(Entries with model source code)
____________
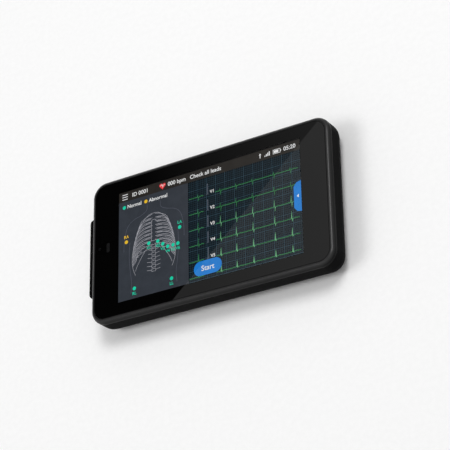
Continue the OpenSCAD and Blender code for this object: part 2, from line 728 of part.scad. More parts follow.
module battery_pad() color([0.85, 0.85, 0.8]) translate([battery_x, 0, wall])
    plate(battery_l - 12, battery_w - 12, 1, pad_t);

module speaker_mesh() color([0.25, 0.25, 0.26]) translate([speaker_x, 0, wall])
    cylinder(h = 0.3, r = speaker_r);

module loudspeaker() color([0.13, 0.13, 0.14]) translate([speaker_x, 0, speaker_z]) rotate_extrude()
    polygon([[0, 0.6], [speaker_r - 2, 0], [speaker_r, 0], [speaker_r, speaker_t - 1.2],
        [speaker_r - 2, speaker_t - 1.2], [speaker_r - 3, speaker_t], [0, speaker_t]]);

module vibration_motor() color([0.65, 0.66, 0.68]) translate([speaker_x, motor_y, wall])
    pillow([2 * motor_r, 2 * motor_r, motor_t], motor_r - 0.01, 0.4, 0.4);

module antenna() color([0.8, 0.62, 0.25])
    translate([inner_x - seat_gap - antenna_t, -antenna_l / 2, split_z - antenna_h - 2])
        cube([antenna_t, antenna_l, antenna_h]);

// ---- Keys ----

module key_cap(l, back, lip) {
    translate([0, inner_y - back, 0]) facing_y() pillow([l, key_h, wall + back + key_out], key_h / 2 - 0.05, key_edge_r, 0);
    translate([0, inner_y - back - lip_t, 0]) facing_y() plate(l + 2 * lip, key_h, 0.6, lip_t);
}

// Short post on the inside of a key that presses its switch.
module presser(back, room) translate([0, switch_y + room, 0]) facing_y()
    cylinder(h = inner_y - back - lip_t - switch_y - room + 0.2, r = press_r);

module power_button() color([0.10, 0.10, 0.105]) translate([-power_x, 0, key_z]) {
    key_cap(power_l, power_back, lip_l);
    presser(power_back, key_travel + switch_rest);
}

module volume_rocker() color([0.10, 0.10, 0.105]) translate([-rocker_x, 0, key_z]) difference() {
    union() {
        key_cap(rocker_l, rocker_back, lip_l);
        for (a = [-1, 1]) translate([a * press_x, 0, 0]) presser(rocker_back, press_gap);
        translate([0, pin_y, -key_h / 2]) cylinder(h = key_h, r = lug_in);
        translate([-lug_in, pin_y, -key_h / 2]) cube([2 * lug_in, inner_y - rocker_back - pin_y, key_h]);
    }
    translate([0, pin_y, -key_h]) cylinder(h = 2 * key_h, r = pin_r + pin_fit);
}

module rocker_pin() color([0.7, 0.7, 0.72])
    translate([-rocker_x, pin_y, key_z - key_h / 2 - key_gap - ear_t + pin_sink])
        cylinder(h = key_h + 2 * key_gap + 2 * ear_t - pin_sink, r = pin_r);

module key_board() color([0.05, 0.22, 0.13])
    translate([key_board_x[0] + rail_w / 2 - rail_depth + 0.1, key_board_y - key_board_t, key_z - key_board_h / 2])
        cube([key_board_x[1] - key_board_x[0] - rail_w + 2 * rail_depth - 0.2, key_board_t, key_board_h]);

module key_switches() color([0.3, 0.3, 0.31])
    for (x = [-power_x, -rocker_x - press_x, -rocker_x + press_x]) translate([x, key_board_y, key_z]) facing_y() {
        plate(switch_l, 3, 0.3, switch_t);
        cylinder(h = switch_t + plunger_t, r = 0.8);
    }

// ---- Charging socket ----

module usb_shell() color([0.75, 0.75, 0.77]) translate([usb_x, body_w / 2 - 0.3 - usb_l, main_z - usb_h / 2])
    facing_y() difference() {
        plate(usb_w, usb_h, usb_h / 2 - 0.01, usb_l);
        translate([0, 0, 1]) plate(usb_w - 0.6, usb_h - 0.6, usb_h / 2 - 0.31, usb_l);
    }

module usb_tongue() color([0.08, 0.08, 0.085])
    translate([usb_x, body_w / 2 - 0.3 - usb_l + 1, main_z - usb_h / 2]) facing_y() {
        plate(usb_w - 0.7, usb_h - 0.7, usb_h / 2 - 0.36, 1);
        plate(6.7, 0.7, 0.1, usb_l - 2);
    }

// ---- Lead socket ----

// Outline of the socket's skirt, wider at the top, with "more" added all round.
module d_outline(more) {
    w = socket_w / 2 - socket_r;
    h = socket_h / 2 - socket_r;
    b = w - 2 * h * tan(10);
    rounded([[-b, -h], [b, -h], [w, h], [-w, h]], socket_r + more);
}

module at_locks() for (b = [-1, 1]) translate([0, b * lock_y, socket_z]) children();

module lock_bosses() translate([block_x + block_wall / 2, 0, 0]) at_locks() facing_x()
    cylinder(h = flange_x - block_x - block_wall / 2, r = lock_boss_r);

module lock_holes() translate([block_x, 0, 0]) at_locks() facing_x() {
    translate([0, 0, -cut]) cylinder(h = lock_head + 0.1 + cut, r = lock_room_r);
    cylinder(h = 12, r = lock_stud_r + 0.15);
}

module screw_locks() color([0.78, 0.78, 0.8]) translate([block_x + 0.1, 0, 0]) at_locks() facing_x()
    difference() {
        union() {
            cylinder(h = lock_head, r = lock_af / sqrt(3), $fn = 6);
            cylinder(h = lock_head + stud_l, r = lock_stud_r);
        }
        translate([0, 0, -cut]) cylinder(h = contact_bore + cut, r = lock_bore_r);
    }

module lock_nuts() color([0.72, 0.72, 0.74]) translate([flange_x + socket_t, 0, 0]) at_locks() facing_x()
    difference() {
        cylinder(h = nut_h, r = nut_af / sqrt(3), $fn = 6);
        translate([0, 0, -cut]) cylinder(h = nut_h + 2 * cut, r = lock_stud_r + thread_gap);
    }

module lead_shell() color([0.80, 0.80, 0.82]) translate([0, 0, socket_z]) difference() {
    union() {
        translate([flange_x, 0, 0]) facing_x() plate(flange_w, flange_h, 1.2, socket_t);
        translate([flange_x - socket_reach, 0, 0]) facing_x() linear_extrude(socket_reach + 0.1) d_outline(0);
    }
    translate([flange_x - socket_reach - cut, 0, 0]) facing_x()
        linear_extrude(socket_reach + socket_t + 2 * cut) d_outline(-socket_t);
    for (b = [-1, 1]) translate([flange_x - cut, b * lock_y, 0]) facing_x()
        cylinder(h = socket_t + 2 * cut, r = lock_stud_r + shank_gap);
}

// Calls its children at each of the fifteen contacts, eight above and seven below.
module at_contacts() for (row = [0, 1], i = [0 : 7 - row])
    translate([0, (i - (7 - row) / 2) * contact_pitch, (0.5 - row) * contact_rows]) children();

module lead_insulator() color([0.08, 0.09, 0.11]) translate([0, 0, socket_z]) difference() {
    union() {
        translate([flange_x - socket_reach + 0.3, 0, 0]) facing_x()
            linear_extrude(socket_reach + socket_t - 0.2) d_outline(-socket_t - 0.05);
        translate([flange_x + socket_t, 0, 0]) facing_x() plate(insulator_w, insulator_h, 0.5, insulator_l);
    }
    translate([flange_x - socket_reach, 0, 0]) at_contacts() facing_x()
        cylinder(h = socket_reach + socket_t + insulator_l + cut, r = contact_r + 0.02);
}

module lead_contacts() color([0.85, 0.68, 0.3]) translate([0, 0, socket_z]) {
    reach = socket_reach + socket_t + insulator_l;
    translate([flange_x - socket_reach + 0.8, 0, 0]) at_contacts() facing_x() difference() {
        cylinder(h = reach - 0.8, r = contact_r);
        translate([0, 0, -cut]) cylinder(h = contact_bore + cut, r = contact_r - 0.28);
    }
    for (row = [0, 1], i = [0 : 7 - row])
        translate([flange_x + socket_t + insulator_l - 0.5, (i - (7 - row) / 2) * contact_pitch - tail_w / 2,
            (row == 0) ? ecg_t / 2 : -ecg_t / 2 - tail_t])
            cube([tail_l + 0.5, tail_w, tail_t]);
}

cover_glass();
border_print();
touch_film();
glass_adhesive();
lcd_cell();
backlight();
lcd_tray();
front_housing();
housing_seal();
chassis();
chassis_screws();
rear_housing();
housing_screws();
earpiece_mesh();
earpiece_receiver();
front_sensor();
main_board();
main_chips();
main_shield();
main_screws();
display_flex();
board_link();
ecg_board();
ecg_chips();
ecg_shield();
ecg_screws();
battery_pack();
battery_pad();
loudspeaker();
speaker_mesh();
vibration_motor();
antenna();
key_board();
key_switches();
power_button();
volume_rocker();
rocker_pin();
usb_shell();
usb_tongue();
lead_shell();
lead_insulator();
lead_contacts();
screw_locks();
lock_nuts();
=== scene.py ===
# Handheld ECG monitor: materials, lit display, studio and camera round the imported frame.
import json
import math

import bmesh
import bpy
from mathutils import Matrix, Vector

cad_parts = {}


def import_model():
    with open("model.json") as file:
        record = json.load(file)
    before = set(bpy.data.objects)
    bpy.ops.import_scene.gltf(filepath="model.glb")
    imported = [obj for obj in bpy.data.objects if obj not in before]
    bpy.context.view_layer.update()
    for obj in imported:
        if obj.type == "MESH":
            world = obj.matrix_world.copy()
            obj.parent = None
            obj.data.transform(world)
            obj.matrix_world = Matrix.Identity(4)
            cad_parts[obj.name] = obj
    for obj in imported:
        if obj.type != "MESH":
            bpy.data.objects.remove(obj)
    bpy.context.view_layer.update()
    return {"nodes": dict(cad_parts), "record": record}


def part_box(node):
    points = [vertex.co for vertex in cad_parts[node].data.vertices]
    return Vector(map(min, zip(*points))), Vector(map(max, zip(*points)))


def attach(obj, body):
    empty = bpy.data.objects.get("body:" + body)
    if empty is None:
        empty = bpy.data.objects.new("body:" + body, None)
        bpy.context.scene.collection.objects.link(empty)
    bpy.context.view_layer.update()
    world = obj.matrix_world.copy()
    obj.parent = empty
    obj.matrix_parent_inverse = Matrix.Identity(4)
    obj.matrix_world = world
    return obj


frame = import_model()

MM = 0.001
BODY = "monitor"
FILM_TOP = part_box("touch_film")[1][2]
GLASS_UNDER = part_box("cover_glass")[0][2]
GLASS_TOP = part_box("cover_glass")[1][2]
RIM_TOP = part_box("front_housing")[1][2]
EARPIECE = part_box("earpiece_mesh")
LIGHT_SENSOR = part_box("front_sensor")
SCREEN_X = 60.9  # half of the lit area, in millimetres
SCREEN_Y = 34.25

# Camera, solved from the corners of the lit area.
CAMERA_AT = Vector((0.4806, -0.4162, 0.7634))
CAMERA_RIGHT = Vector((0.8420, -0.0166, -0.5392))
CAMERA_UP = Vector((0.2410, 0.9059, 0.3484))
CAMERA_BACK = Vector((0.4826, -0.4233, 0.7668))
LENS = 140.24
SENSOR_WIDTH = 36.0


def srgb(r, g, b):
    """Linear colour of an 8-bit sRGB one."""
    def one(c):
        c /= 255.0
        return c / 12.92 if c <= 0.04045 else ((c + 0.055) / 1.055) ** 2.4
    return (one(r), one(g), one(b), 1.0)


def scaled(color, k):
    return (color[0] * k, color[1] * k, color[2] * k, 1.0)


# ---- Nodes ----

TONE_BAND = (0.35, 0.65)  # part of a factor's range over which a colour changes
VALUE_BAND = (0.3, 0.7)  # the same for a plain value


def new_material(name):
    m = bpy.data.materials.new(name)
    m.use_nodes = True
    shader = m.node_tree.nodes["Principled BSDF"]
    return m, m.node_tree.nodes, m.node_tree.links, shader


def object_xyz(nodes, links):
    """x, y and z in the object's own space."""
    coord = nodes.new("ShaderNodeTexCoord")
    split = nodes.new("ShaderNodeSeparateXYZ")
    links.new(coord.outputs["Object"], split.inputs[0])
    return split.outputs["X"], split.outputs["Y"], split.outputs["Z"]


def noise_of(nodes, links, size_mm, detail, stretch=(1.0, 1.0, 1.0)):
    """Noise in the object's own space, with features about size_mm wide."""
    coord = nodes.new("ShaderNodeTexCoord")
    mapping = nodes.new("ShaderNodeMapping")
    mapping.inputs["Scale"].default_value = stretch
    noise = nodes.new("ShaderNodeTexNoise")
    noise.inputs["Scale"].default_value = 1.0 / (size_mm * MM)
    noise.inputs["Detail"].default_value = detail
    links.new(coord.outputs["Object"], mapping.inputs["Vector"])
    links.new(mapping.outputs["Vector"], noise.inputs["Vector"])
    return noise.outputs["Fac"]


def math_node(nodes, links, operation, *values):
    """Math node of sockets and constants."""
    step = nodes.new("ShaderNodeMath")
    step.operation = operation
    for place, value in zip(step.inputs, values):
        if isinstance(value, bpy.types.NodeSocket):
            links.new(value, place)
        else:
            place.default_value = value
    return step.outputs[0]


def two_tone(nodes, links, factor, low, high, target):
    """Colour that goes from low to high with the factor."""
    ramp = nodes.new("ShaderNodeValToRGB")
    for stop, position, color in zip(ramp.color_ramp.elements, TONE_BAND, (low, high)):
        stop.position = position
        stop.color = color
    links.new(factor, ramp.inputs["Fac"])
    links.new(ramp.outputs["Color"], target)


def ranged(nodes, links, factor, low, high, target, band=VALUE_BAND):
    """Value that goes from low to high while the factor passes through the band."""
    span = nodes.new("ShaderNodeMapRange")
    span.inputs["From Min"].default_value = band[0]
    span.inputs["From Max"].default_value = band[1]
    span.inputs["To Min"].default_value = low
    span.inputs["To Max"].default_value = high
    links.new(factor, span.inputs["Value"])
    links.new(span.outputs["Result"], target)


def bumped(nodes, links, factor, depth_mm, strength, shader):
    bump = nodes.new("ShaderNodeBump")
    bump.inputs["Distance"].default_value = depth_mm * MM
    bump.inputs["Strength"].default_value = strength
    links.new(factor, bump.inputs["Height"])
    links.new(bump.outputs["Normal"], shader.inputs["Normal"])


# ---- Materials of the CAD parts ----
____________
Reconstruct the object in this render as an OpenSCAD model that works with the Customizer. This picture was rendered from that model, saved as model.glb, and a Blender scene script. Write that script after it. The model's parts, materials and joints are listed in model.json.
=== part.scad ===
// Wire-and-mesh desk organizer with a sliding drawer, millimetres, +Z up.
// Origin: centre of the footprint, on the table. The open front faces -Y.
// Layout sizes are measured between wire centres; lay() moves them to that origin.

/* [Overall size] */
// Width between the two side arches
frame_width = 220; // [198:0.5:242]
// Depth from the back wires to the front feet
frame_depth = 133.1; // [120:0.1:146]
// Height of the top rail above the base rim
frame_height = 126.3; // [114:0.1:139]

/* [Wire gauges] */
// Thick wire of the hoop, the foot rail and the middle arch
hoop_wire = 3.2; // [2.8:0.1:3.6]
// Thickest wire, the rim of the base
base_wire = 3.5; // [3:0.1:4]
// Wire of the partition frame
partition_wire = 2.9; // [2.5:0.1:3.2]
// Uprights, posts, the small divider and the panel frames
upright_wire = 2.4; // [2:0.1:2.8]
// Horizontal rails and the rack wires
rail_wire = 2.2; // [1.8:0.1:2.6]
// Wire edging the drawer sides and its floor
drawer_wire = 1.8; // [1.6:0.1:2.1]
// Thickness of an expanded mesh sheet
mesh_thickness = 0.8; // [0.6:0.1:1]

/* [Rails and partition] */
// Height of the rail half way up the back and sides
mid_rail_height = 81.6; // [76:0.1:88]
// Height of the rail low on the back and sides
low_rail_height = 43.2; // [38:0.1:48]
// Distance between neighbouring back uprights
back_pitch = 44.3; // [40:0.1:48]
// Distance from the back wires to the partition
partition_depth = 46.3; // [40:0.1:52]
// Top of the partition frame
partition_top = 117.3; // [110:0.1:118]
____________
• _SHORT PROBLEM_:
Only the lines from the one containing "cover_glass();" through the one containing "bpy.data.objects.remove(obj)" are to be reproduced, exactly as they appear.

• _SOLUTION FOR THIS EXERCISE_:
cover_glass();
border_print();
touch_film();
glass_adhesive();
lcd_cell();
backlight();
lcd_tray();
front_housing();
housing_seal();
chassis();
chassis_screws();
rear_housing();
housing_screws();
earpiece_mesh();
earpiece_receiver();
front_sensor();
main_board();
main_chips();
main_shield();
main_screws();
display_flex();
board_link();
ecg_board();
ecg_chips();
ecg_shield();
ecg_screws();
battery_pack();
battery_pad();
loudspeaker();
speaker_mesh();
vibration_motor();
antenna();
key_board();
key_switches();
power_button();
volume_rocker();
rocker_pin();
usb_shell();
usb_tongue();
lead_shell();
lead_insulator();
lead_contacts();
screw_locks();
lock_nuts();
=== scene.py ===
# Handheld ECG monitor: materials, lit display, studio and camera round the imported frame.
import json
import math

import bmesh
import bpy
from mathutils import Matrix, Vector

cad_parts = {}


def import_model():
    with open("model.json") as file:
        record = json.load(file)
    before = set(bpy.data.objects)
    bpy.ops.import_scene.gltf(filepath="model.glb")
    imported = [obj for obj in bpy.data.objects if obj not in before]
    bpy.context.view_layer.update()
    for obj in imported:
        if obj.type == "MESH":
            world = obj.matrix_world.copy()
            obj.parent = None
            obj.data.transform(world)
            obj.matrix_world = Matrix.Identity(4)
            cad_parts[obj.name] = obj
    for obj in imported:
        if obj.type != "MESH":
            bpy.data.objects.remove(obj)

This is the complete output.